The 'ChatGPT is outdated' narrative is half right
GPT-4 is no longer SOTA on most evals. ChatGPT-the-product still wins distribution. These are different facts and the takes online keep conflating them.
Roughly twice a week in April 2026 someone posts a thread arguing that ChatGPT is dead, the GPT-4 family is obsolete, and OpenAI is finished. They cite Claude 4 winning SWE-Bench, Gemini 2 Pro winning long-context retrieval, and DeepSeek R2 winning math. They are not wrong about the evals. They are wrong about the conclusion.
The model is not the product. Both things are true at once.
The eval picture in April 2026
Numbers below are publicly reported scores as of April 2026. Eval contamination is a real concern; treat any single number with skepticism, especially on benchmarks released before the model's training cutoff. The directional ranking is what matters.
| Eval | GPT-4o / 4.5 | Claude 4 Sonnet | Gemini 2 Pro | DeepSeek R2 | | ----------- | ------------- | --------------- | --------------- | --------------- | | MMLU-Pro | ~76 | ~80 | ~79 | ~78 | | GPQA Diamond| ~54 | ~62 | ~60 | ~63 | | SWE-Bench Verified | ~52 | ~67 | ~58 | ~55 | | MATH | ~76 | ~82 | ~84 | ~88 |
Read this as: GPT-4 class models are no longer best on any major public eval. They are usually third or fourth. That is a real change from 2024.
The harder question — which model is best for your application — is not answered by any of these. I have shipped products where GPT-4o beat Claude 4 on production traces despite Claude winning every public eval, because the prompt format and tool-call patterns were tuned to GPT's behavior over two years.
Why ChatGPT keeps winning anyway
OpenAI reports 800M+ weekly active users on ChatGPT in 2026. That is bigger than most consumer products on the internet. The reasons are not about model quality:
- Distribution. ChatGPT is the brand. My non-technical relatives say "ChatGPT" the way they say "Google."
- Product surface. Voice mode, canvas, custom GPTs, the macOS app integration — these are product features, not model features. Claude has comparable underlying capabilities and a worse product story around them.
- Memory. ChatGPT's memory feature, however imperfect, is sticky. Switching costs are real once it knows you.
- Embedded distribution.

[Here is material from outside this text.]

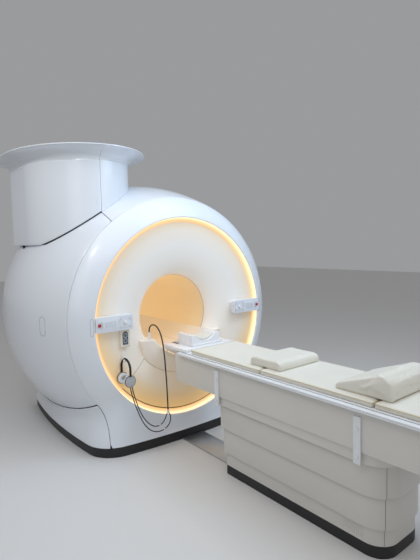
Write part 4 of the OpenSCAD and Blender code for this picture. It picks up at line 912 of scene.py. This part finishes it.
tube = [(BORE, near), (BORE, far), (BORE + 0.008, far), (BORE + 0.008, near), (BORE, near)]
turned("bore_wall", "tube_white", tube, ["bore_tube"], steps=192)
section = [(BORE + 0.001 + 0.0035 * math.cos(a), FUNNEL_DEPTH + 0.0035 * math.sin(a))
           for a in [math.radians(30 * k) for k in range(13)]]
wear(turned("bore_rim", "funnel_white", section, [], steps=192), "rim_grey")
polished("rear_funnel", "rear_mouth", "funnel_white")

# Dark lines of painted shade along the service panel's seams
edge = [funnel_point(mix(0.05, SERVICE_TURN, i / 24)) for i in range(25)]
for turn, name in ((SERVICE_FROM, "right"), (-SERVICE_FROM, "left")):
    line = [round_bore(r, math.radians(turn), d) for r, d in edge]
    bead("panel_seam_shade_" + name, line, 0.0013, "funnel_white", "seam_shade_brown", closed=False)
line = service_arc(*funnel_point(SERVICE_TURN))
bead("panel_seam_shade_top", line, 0.0013, "funnel_white", "seam_shade_brown", closed=False)

# ---- Controls ----
def face_line(name, points, y, slot="board_white", finish="mark_grey", radius=0.0007):
    """A thin closed line on a front face, through points across and up."""
    bead(name, [(x, y, z) for x, z in points], radius, slot, finish)


def about(x, z, half_x, half_z, r, steps):
    """A rounded rectangle about a middle."""
    return stadium(x - half_x, x + half_x, z - half_z, z + half_z, r, steps)


STOP_X, JOG_X, PANEL_Z = 0.815, 0.596, 1.071
KEY_R, CORNER_KEY_R = 0.0042, 0.0072
PANEL_FACE = box_of("control_panel_left")[0][1]
for side, name in ((-1, "left"), (1, "right")):
    turns = [math.radians(a) for a in (-50, -15, 20, 55)]
    keys = [(STOP_X - 0.008 - 0.020 * math.cos(a), 0.026 * math.sin(a), KEY_R) for a in turns]
    keys += [(JOG_X + 0.038 * sx, 0.030 * sz, CORNER_KEY_R) for sx in (-1, 1) for sz in (-1, 1)]
    for k, (x, z, r) in enumerate(keys):
        face_line(f"key_{name}_{k}", about(side * x, PANEL_Z + z, r, r, r * 0.99, 6), PANEL_FACE)
    for k in range(4):
        x = side * (STOP_X - 0.058 - 0.024 * k)
        face_line(f"bar_{name}_{k}", about(x, PANEL_Z, 0.0045, 0.0205, 0.0035, 4), PANEL_FACE)
    frame_loop = about(side * JOG_X, PANEL_Z, 0.050, 0.042, 0.012, 6)
    face_line(f"jog_frame_{name}", frame_loop, PANEL_FACE + 0.0015)

# The right panel is the left one in a mirror
board = polished("control_panel_left", "board_left", "board_white", soften=0.0012)
board = new_piece("board_right", board.data.copy())
for vertex in board.data.vertices:
    vertex.co.x = -vertex.co.x
edit(board, bpy.ops.mesh.flip_normals)
finish_piece(board, "board_right", "board_white", stands_for=["control_panel_right"], smooth=30)
for side in ("left", "right"):
    cap = polished(f"stop_{side}", f"stop_cap_{side}", "stop_red", body=f"stop_{side}", soften=0.001)
    # The stem ends 0.6 mm short of the model's, deep in its well
    stem_end = max(vertex.co.y for vertex in cap.data.vertices)
    for vertex in cap.data.vertices:
        if vertex.co.y > stem_end - 0.0003:
            vertex.co.y = stem_end - 0.0006
    polished(f"jog_{side}", f"jog_knob_{side}", "knob_white", body=f"jog_{side}", soften=0.001)
polished("display_box", "display_case", "display_cream", soften=0.002)
polished("display_window", "display_glass", "display_grey", soften=0.0008)
low, high = box_of("display_window")
middle, width = (low[0] + high[0]) / 2, high[0] - low[0]
for k, share in enumerate((0.30, 0.70)):
    half_z = 0.16 * (high[2] - low[2])
    oval = about(middle, mix(low[2], high[2], share), 0.28 * width, half_z, 0.27 * width, 6)
    face_line(f"display_oval_{k}", oval, low[1], "display_grey", "hook_white", 0.0012)
polished("headset_hook", "hook", "hook_white", soften=0.001)
polished("headset_band", "band", "band_black", soften=0.001)
polished("headset_cups", "cups", "cup_grey", soften=0.002)
SET_X, SET_Y, CUP_Z = -0.620, FRONT - 0.043, 0.625
CUSHION_AT, CUP_FACE, CUP_R = 0.0440, 0.0665, 0.0438
for side, name in ((-1, "front"), (1, "rear")):
    bpy.ops.mesh.primitive_torus_add(
        major_radius=0.029, minor_radius=0.0122, major_segments=48, minor_segments=20,
        location=(SET_X, SET_Y + side * CUSHION_AT, CUP_Z), rotation=(math.pi / 2, 0, 0))
    ring = finish_piece(bpy.context.object, "ear_cushion_" + name, "cup_grey", smooth=180)
    wear(ring, "ear_pad")
    rim = [(SET_X + x, SET_Y + side * CUP_FACE, CUP_Z + z) for x, z in circle(CUP_R, 36)]
    bead("cup_rim_" + name, rim, 0.0032, "cup_grey", "band_black")

# Padding over the band's top and down its front
BAND_R, BAND_Z = 0.075, 0.715
turns = [math.radians(a) for a in range(70, 181, 5)]
arc = [(SET_X, SET_Y + BAND_R * math.cos(a), BAND_Z + BAND_R * math.sin(a)) for a in turns]
arc += [(SET_X, SET_Y - BAND_R, BAND_Z - 0.009 * k) for k in range(1, 6)]
bead("band_cushion", arc, 0.0062, "band_black", closed=False)

# ---- Table ----
polished("floor_duct", "duct_plate", "duct_metal", soften=0.001)
polished("table_plinth", "plinth", "skirt_black", soften=0.002)
polished("table_panel_base", "column_base", "panel_grey", soften=0.0012)
polished("table_panel_low", "column_low", "panel_grey", body="panel_low", soften=0.0012)
polished("table_panel_mid", "column_mid", "panel_grey", body="panel_mid", soften=0.0012)

# Upright seams at the column's foot corners
COLUMN_HALF, COLUMN_FOOT, FOOT_CORNER, PANEL_STEP = 0.200, -2.830, 0.120, 0.014
SEAM_TURN = math.radians(230)
for k, (tier, body) in enumerate((("base", "magnet"), ("low", "panel_low"), ("mid", "panel_mid"))):
    low, high = box_of("table_panel_" + tier)
    reach = FOOT_CORNER + PANEL_STEP * k
    y = COLUMN_FOOT + FOOT_CORNER + reach * math.sin(SEAM_TURN)
    for side, name in ((-1, "left"), (1, "right")):
        x = side * (COLUMN_HALF - FOOT_CORNER - reach * math.cos(SEAM_TURN))
        line = [(x, y, mix(low[2] + 0.002, high[2] - 0.002, i / 4)) for i in range(5)]
        bead(f"column_seam_{tier}_{name}", line, 0.0014, "panel_grey", "frame_grey", body, False)
polished("carrier_shell", "carrier_beam", "carrier_grey", body="carrier", soften=0.003)
polished("side_rails", "rails", "rail_white", body="carrier", soften=0.001)
polished("rail_brackets", "brackets", "rail_white", body="carrier", soften=0.002)

# Lines round the caps on the brackets
CAP_R, BRACKET_FACE = 0.011, 0.272
places = [(side, y, z) for side in (-1, 1) for y in (-1.574, -2.710) for z in (0.559, 0.709)]
for k, (side, y, z) in enumerate(places):
    ring = [(side * (BRACKET_FACE + 0.0004), y + across, z + up) for across, up in circle(CAP_R, 24)]
    bead(f"cap_line_{k}", ring, 0.0009, "rail_white", "mark_grey", "carrier")
polished("tabletop", "board", "board_gloss", body="tabletop", soften=0.002)
polished("head_support", "coil_cradle", "coil_base", body="tabletop", soften=0.004)
slot = block((-0.166, -0.940, 0.8425), (-0.146, -0.862, 0.8450), 0.0008)
wear(finish_piece(slot, "tray_slot", "board_gloss", "tabletop"), "skirt_black")

# ---- Cushions ----
def closed_prism(name, outline, low, high, bevel):
    """A closed form with an outline in Y and Z drawn across X, its long edges rounded."""
    bpy.ops.mesh.primitive_plane_add(size=1)
    piece = bpy.context.object
    piece.name = name
    edit(piece, lambda: bpy.ops.mesh.delete(type="VERT"))
    piece.data.from_pydata([(low, y, z) for y, z in outline], [], [range(len(outline))])
    edit(piece,
         lambda: bpy.ops.mesh.extrude_region_move(TRANSFORM_OT_translate={"value": (high - low, 0, 0)}),
         lambda: bpy.ops.mesh.select_all(action="SELECT"),
         face_out,
         lambda: bpy.ops.mesh.bevel(offset=bevel, segments=3))
    return piece


CLOTH_FRAMES = 20


def stuff(piece, voxel, cap, ground):
    """Fills a closed form like a sewn cushion: cloth blown up a little, then laid on its ground."""
    step = piece.modifiers.new("even mesh", "REMESH")
    step.mode, step.voxel_size = "VOXEL", voxel
    apply_steps(piece)
    start = [v.co.copy() for v in piece.data.vertices]
    step = piece.modifiers.new("filling", "CLOTH")
    step.settings.use_pressure = True
    step.settings.uniform_pressure_force = 4
    step.settings.effector_weights.gravity = 0
    step.point_cache.frame_end = CLOTH_FRAMES
    for frame_number in range(1, CLOTH_FRAMES + 1):
        bpy.context.scene.frame_set(frame_number)
    apply_steps(piece)
    bpy.context.scene.frame_set(1)
    for vertex, place in zip(piece.data.vertices, start):
        move = vertex.co - place
        if move.length > cap:
            vertex.co = place + move * (cap / move.length)
        vertex.co.z = max(vertex.co.z, ground)
    step = piece.modifiers.new("finer", "SUBSURF")
    step.levels = step.render_levels = 1
    apply_steps(piece)
    return piece


def cushion(name, outline, half, voxel, cap, ground, stands_for=()):
    """A sewn cushion on the tabletop with an outline in Y and Z."""
    made = stuff(closed_prism(name, outline, -half, half, 0.008), voxel, cap, ground)
    finish_piece(made, name, "pad_cream", "tabletop", stands_for, 60)


PAD_LOW, PAD_TOP, PAD_HALF, PAD_GAP = 0.8223, 0.8573, 0.237, 0.002
PAD_JOINS = (-1.218, -1.968, -2.778, min(v.co.y for v in nodes["mattress"].data.vertices))
for k, name in enumerate(("mattress_head", "mattress_middle", "mattress_foot")):
    end, start, top = PAD_JOINS[k] - PAD_GAP, PAD_JOINS[k + 1] + PAD_GAP, PAD_TOP - 0.003
    outline = [(start, PAD_LOW), (end, PAD_LOW), (end, top), (start, top)]
    half = PAD_HALF - PAD_GAP
    cushion(name, outline, half, 0.0075, 0.004, PAD_LOW, ["mattress"] if k == 1 else [])
    seam = [(x, y, PAD_TOP - 0.009) for x, y in stadium(-half, half, start + 0.001, end - 0.001, 0.012, 6)]
    bead(name + "_bead", seam, 0.0018, "pad_cream", "pad_seam", "tabletop")

# Outlines of the leg cushions: distance along the table and height above the mattress
LEGS_LOW, LEGS_HALF = PAD_TOP + 0.0005, 0.196
KNEE_FOOT, CALF_HEAD = -2.118, -2.508
KNEE_FORM = [(0, 0), (0.280, 0), (0.280, 0.030), (0.268, 0.050), (0.240, 0.056), (0.040, 0.056),
             (0.012, 0.050), (0, 0.030)]
CALF_FORM = [(-0.350, 0), (-0.010, 0), (-0.002, 0.014), (-0.022, 0.034), (-0.268, 0.124),
             (-0.300, 0.126), (-0.332, 0.098), (-0.356, 0.020)]
for name, start, form, fill, stands_for in (("knee_cushion", KNEE_FOOT, KNEE_FORM, 0.7, ["leg_cushions"]),
                                            ("calf_wedge", CALF_HEAD, CALF_FORM, 0.8, [])):
    outline = [(start + y, LEGS_LOW + z) for y, z in form]
    cushion(name, outline, LEGS_HALF, 0.006, 0.006, LEGS_LOW, stands_for)

# The head pad lies in the cradle's hollow: drawn across, then turned to run along the table
HOLLOW_R, HOLLOW_Z, PAD_R, PAD_Z = 0.1283, 1.009, 0.1215, 1.019
arcs = [(r * math.sin(math.radians(a)), z - r * math.cos(math.radians(a)))
        for r, z, turns in ((HOLLOW_R, HOLLOW_Z, range(-44, 45, 4)), (PAD_R, PAD_Z, range(42, -43, -4)))
        for a in turns]
pad = stuff(closed_prism("head_cushion", arcs, -1.096, -0.940, 0.002), 0.004, 0.0015, 0.5)
for vertex in pad.data.vertices:
    vertex.co = (vertex.co.y, vertex.co.x, vertex.co.z)
edit(pad, face_out)
finish_piece(pad, "head_cushion", "pad_cream", "tabletop", ["head_pad"], 60)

Apple Intelligence's ChatGPT integration alone touches more users than Anthropic's total reach.
The "ChatGPT is dead" thread author usually has 50K Twitter followers and runs a Cursor-pilled developer workflow. Their experience is not the median user's.
What is actually true
Three things, separately:
- For frontier-eval workloads — hard reasoning, long-context retrieval, top-tier code generation — OpenAI no longer leads. Claude 4 and Gemini 2 Pro are usually ahead.
- For builder workloads via API — most companies shipping AI features — the right model depends on the task. OpenAI is competitive but rarely the obvious choice. See livebench.ai and DeepMind's leaderboards for current comparisons; do not trust any single source.
- For consumer chat — the actual ChatGPT product — OpenAI is winning by a wide margin and the gap is growing, not shrinking.
The narrative collapse happens because Twitter and Hacker News are dominated by builders, who experience the API reality. Builders project that experience onto the consumer product, and it does not transfer.
The interesting question
The interesting question is not "is ChatGPT dead." It is "does product moat outrun eval gap?" My honest answer: probably yes, for at least 18 more months. Reasons:
- The Apple Intelligence partnership locks in distribution at a scale none of the competitors can match in the near term.
- ChatGPT has the only consumer subscription product in this category that is generating real revenue. Anthropic and Google's consumer chat products are not on the same scale.
- OpenAI's o-series reasoning models, while not always top of leaderboards, are good enough for the consumer use cases that drive retention. Most users do not care if Claude 4 is 8 points better on GPQA.
If a competitor does close the product gap — Meta integrating Llama 4 deeply into WhatsApp, or Google making Gemini the default Pixel/Android assistant in a way that finally works — the consumer story changes. Until then, the API leaderboard and the consumer winner can be different companies, and they are.
Takeaways
- Stop reading "ChatGPT is outdated" threads. They are right about evals and wrong about everything that matters for the actual product.
- For your own builder decisions, run your own evals on your own data. Public leaderboards lead the actual answer by zero percent.
- If you are building a consumer chat product to compete with ChatGPT directly, you are not going to win on model quality. Find a different angle.
- OpenAI losing the eval crown is a real story for builders. It is barely a story for users, and the discourse keeps mixing them up.
- Watch the Apple Intelligence integration metrics if any leak. That is the single largest distribution variable in this market.
The "ChatGPT is dead" narrative is a builder-shaped take dressed up as a market-shaped one. Both halves of that distinction are interesting. Treating them as one story is how you make bad architecture and product decisions.